Minister of Information and Culture, Alhaji Lai Mohammed on Friday said Nigeria is under the siege of disinformation and take news and cautioned that the dangerous trend, if not checked by the media is capable of tearing the fabric of the society and bringing the country to its knees.

The Minister urged  the media to draw lessons from the 1994 Rwanda genocide that was caused by disinformation.

He stated these during a courtesy he paid to the headquarters of Daar Communications Plc. owners of the African Independent Television (AIT) and Raypower radio station.

There have been speculations about the state of health of President Buhari since he left Nigeria on January 19 for a ten day leave during which he was expected to undergo his routine medical check up.

Alhaji Mohammed urged the media to eschew disinformation and fake news, saying the phenomenon, if left unchecked, could damage the credibility of the media and endanger the country’s peace and security.
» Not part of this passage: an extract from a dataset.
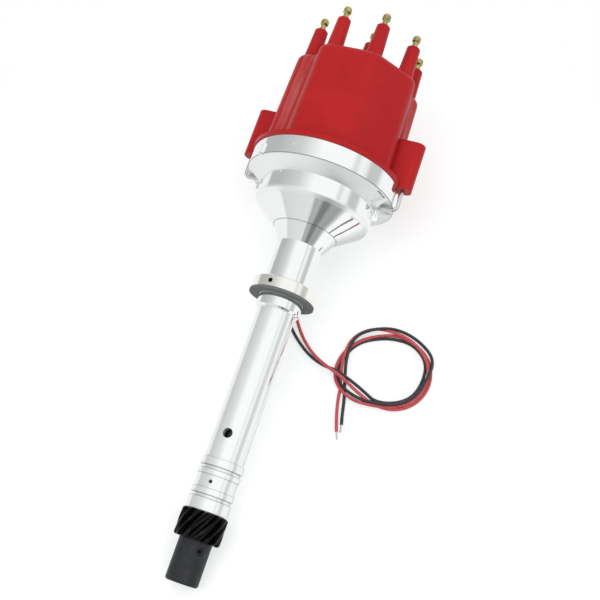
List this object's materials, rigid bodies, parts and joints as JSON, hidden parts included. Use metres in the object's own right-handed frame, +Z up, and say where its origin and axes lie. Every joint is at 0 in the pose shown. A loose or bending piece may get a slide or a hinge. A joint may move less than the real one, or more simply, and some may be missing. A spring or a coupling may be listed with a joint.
{
  "type": "ignition distributor",
  "caption": "Engine ignition distributor with slip collar, long gear-driven shaft and a ribbed cap of lead towers, laid on its side with its twisted leads coiled beside it.",
  "frame": {"origin": "on the shaft axis, in the plane of the gasket underside, where the distributor seats on the manifold", "axes": "+X level, along the bench towards the cap; +Z up off the bench; the shaft rises 8.60 degrees from +X towards +Z, as it lies on its gear and the edge of its bowl"},
  "size_m": [0.4283, 0.1866, 0.1165],
  "materials": {
    "black_epoxy": "potted",
    "black_insulation": "extruded",
    "black_iron": "black phosphate",
    "black_rubber": "matt",
    "brass": "satin",
    "bright_steel": "bright",
    "bronze": "sintered",
    "carbon": "graphite",
    "gasket_fibre": "matt",
    "nickel_plated_steel": "nickel plated",
    "plate_steel": "zinc plated",
    "polished_aluminium": "polished",
    "red_cap_plastic": "satin gloss",
    "red_insulation": "extruded",
    "rotor_plastic": "moulded",
    "steel": "ground",
    "tinned_copper": "stranded"
  },
  "bodies": {
    "housing": {"base_plate": "plate_steel", "bearing_outer_race": "steel", "black_lead": "black_insulation", "black_lead_core": "tinned_copper", "black_lead_end": "black_insulation", "button_spring": "steel", "coil_terminal": "brass", "distributor_cap": "red_cap_plastic", "housing": "polished_aluminium", "ignition_module": "black_epoxy", "latch_spring_left": "steel", "latch_spring_right": "steel", "lead_coil": "red_insulation", "lead_grommet": "black_rubber", "lower_bushing": "bronze", "module_screws": "steel", "pickup_sensor": "black_epoxy", "plug_terminals": "brass", "red_lead": "red_insulation", "red_lead_core": "tinned_copper", "red_lead_end": "red_insulation", "retaining_ring": "steel"},
    "shaft": {"main_shaft": "steel", "drive_gear": "black_iron", "roll_pin": "steel", "thrust_washer": "steel", "shaft_shim": "steel", "bearing_inner_race": "steel", "centre_cam": "steel"},
    "bearing_cage": {"bearing_cage": "steel"},
    "advance": {"advance_sleeve": "steel", "trigger_wheel": "steel", "rotor": "rotor_plastic", "rotor_blade": "brass", "rotor_screws": "steel", "advance_springs": "steel"},
    "weight_1": {"advance_weight_1": "steel"},
    "weight_2": {"advance_weight_2": "steel"},
    "gasket": {"collar_gasket": "gasket_fibre"},
    "collar": {"slip_collar": "nickel_plated_steel", "collar_set_screw": "steel"},
    "carbon_button": {"carbon_button": "carbon"},
    "latch_slider_left": {"latch_washer_left": "steel"},
    "latch_left": {"latch_rod_left": "bright_steel"},
    "latch_slider_right": {"latch_washer_right": "steel"},
    "latch_right": {"latch_rod_right": "bright_steel"}
  },
  "joints": [
    {"name": "shaft_spin", "type": "hinge", "parent": "housing", "child": "shaft", "pos_m": [0, 0, 0], "axis": [-0.9888, 0, -0.1496], "continuous": true},
    {"name": "bearing_cage_spin", "type": "hinge", "parent": "housing", "child": "bearing_cage", "pos_m": [0, 0, 0], "axis": [-0.9888, 0, -0.1496], "continuous": true},
    {"name": "advance_turn", "type": "hinge", "parent": "shaft", "child": "advance", "pos_m": [0, 0, 0], "axis": [-0.9888, 0, -0.1496], "range_deg": [0, 12]},
    {"name": "weight_1_swing", "type": "hinge", "parent": "advance", "child": "weight_1", "pos_m": [0.09447, 0.01416, 0.02469], "axis": [-0.9888, 0, -0.1496], "range_deg": [0, 24]},
    {"name": "weight_2_swing", "type": "hinge", "parent": "advance", "child": "weight_2", "pos_m": [0.09755, -0.01416, 0.00435], "axis": [-0.9888, 0, -0.1496], "range_deg": [0, 24]},
    {"name": "collar_slide", "type": "slide", "parent": "housing", "child": "gasket", "axis": [0.9888, 0, 0.1496], "range_m": [-0.0075, 0.03]},
    {"name": "collar_turn", "type": "hinge", "parent": "gasket", "child": "collar", "pos_m": [0, 0, 0], "axis": [0.9888, 0, 0.1496], "continuous": true},
    {"name": "button_plunge", "type": "slide", "parent": "housing", "child": "carbon_button", "axis": [0.9888, 0, 0.1496], "range_m": [0, 0.0015], "stiffness_N_per_m": 400, "springref_m": -0.002, "deforming": ["button_spring"]},
    {"name": "latch_left_press", "type": "slide", "parent": "housing", "child": "latch_slider_left", "axis": [-0.9888, 0, -0.1496], "range_m": [0, 0.0025], "stiffness_N_per_m": 3000, "springref_m": -0.002, "deforming": ["latch_spring_left"]},
    {"name": "latch_left_turn", "type": "hinge", "parent": "latch_slider_left", "child": "latch_left", "pos_m": [0.1406, 0.05827, 0.01193], "axis": [-0.9888, 0, -0.1496], "range_deg": [0, 180]},
    {"name": "latch_right_press", "type": "slide", "parent": "housing", "child": "latch_slider_right", "axis": [-0.9888, 0, -0.1496], "range_m": [0, 0.0025], "stiffness_N_per_m": 3000, "springref_m": -0.002, "deforming": ["latch_spring_right"]},
    {"name": "latch_right_turn", "type": "hinge", "parent": "latch_slider_right", "child": "latch_right", "pos_m": [0.13784, -0.05827, 0.03018], "axis": [-0.9888, 0, -0.1496], "range_deg": [0, 180]}
  ],
  "couplings": [
    {"joint": "bearing_cage_spin", "follows": "shaft_spin", "ratio": 0.42},
    {"joint": "weight_1_swing", "follows": "advance_turn", "ratio": 2},
    {"joint": "weight_2_swing", "follows": "advance_turn", "ratio": 2}
  ]
}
“The country today is under the siege of disinformation and fake news. Unfortunately this dangerous trend, if not checked by the media – especially the traditional media – is capable of tearing the fabric of the society and bringing the country to its knees,” he said.

Alhaji Mohammed said that to make matters worse, a section of the traditional media often amplifies the disinformation and the fake news being spread on the Social Media.

He noted that in spite of the incursion of the Social Media, the traditional media remains the most credible platform, hence it should not join forces with the purveyors of falsehood.

“My greatest problem is with the traditional media, because most people will probably say Social Media is what it is. But when the traditional media also latches on the same fake news and the same disinformation, then I begin to get worried for many reasons.

Number one, it affects the credibility of the media itself and once the media is no longer believed, once the media loses its credibility, then it has serious consequences for the media and the society as a whole,” the Minister said.

Alhaji Mohammed recalled the role that disinformation, fake news and hate speeches played in the 1994 genocide in Rwanda in which over 800,000 people were killed, and urged the media to draw some lessons from that unfortunate development.

He expressed concern that in the past few weeks, the media was saturated with false news on the health of the President, and that even when the government and the presidency promptly clarified that the President is hale and hearty, some people did not believe them because of the lies they have read in the Social Media.

“What happened in the last couple of weeks is quite worrisome. Mr. President left for a vacation. When he was leaving, he transmitted the necessary letter to the National Assembly on who was going to act. He said during his vacation, he will also use the opportunity to carry out his routine medical check-up. Within 12 hours of leaving the country, the news was that he had died, and when that was not sustainable, they said he was critically ill.

”Some even went on to say that he was actually flown out of the country in an ambulance, when the whole world saw when he was leaving and it was televised. For a week or so all we heard was this dangerous disinformation,” the Minister said.

In his remarks, the Executive Chairman of Daar Communications Plc. Chief Raymond Paul Dokpesi, said the emergence of fake news is a global phenomenon, but noted that the Media Group has been absolutely committed to upholding the highest standard of journalism.